# start of RECORDED DATA

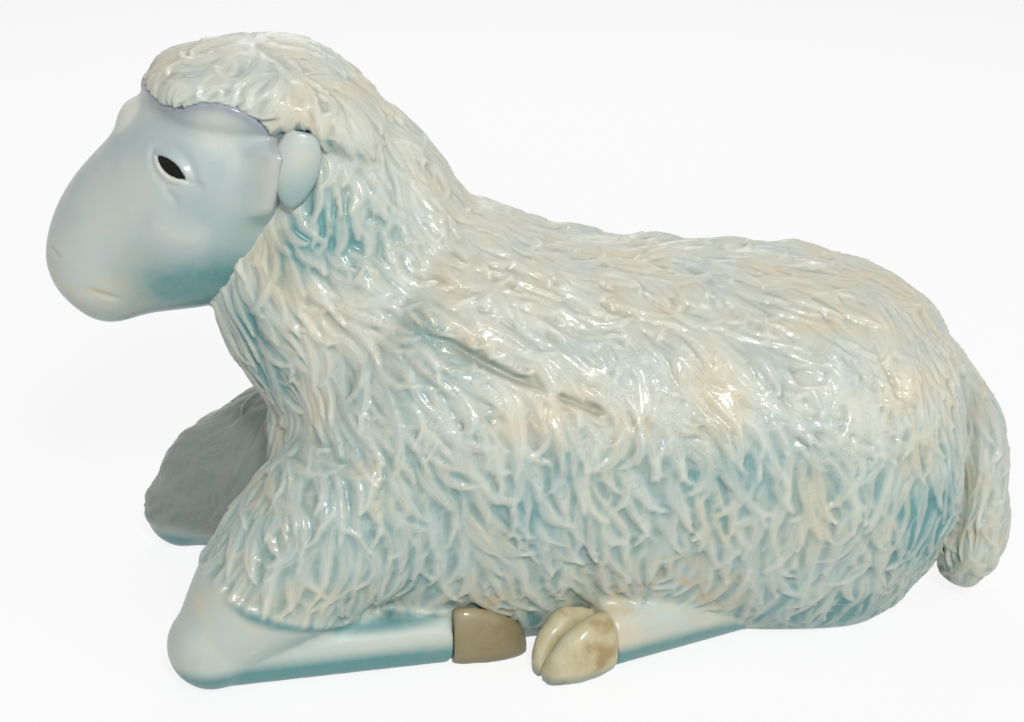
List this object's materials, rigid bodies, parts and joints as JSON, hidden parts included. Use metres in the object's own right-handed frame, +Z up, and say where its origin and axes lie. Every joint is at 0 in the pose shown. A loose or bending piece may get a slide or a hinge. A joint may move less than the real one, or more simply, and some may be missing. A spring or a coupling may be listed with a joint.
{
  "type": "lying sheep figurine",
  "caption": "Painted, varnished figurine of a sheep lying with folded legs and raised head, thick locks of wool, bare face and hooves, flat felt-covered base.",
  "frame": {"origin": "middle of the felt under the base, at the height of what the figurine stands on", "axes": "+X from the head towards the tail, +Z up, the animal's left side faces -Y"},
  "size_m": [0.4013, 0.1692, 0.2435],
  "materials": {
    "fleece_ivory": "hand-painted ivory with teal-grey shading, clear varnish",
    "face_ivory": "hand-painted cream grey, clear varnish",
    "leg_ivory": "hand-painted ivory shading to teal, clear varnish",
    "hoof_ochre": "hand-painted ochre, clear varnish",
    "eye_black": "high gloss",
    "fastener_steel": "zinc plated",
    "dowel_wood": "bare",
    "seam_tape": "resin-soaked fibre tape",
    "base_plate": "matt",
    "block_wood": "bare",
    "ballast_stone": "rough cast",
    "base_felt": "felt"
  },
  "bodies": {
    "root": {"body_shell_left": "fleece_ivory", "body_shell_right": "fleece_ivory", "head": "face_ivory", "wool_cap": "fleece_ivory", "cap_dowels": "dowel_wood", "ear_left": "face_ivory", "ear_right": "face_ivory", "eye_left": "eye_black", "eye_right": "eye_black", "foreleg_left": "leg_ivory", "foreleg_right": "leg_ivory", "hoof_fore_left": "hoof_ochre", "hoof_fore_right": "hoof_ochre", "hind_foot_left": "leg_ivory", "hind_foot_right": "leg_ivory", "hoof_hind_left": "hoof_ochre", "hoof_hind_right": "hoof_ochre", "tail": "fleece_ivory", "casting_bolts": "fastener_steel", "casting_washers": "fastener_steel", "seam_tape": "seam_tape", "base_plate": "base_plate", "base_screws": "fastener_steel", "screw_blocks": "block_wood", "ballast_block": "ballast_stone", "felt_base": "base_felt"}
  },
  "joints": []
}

# end of RECORDED DATA

Repeat the listing in full, keeping every line exactly as it is.

* [RESULT FOR THIS TASK]
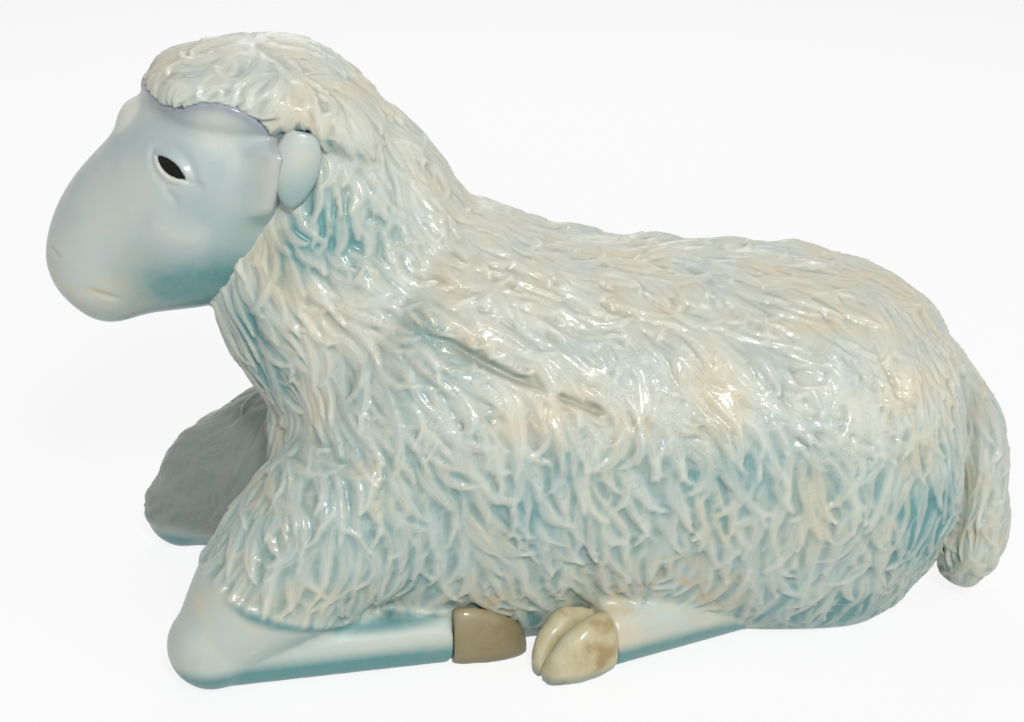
List this object's materials, rigid bodies, parts and joints as JSON, hidden parts included. Use metres in the object's own right-handed frame, +Z up, and say where its origin and axes lie. Every joint is at 0 in the pose shown. A loose or bending piece may get a slide or a hinge. A joint may move less than the real one, or more simply, and some may be missing. A spring or a coupling may be listed with a joint.
{
  "type": "lying sheep figurine",
  "caption": "Painted, varnished figurine of a sheep lying with folded legs and raised head, thick locks of wool, bare face and hooves, flat felt-covered base.",
  "frame": {"origin": "middle of the felt under the base, at the height of what the figurine stands on", "axes": "+X from the head towards the tail, +Z up, the animal's left side faces -Y"},
  "size_m": [0.4013, 0.1692, 0.2435],
  "materials": {
    "fleece_ivory": "hand-painted ivory with teal-grey shading, clear varnish",
    "face_ivory": "hand-painted cream grey, clear varnish",
    "leg_ivory": "hand-painted ivory shading to teal, clear varnish",
    "hoof_ochre": "hand-painted ochre, clear varnish",
    "eye_black": "high gloss",
    "fastener_steel": "zinc plated",
    "dowel_wood": "bare",
    "seam_tape": "resin-soaked fibre tape",
    "base_plate": "matt",
    "block_wood": "bare",
    "ballast_stone": "rough cast",
    "base_felt": "felt"
  },
  "bodies": {
    "root": {"body_shell_left": "fleece_ivory", "body_shell_right": "fleece_ivory", "head": "face_ivory", "wool_cap": "fleece_ivory", "cap_dowels": "dowel_wood", "ear_left": "face_ivory", "ear_right": "face_ivory", "eye_left": "eye_black", "eye_right": "eye_black", "foreleg_left": "leg_ivory", "foreleg_right": "leg_ivory", "hoof_fore_left": "hoof_ochre", "hoof_fore_right": "hoof_ochre", "hind_foot_left": "leg_ivory", "hind_foot_right": "leg_ivory", "hoof_hind_left": "hoof_ochre", "hoof_hind_right": "hoof_ochre", "tail": "fleece_ivory", "casting_bolts": "fastener_steel", "casting_washers": "fastener_steel", "seam_tape": "seam_tape", "base_plate": "base_plate", "base_screws": "fastener_steel", "screw_blocks": "block_wood", "ballast_block": "ballast_stone", "felt_base": "base_felt"}
  },
  "joints": []
}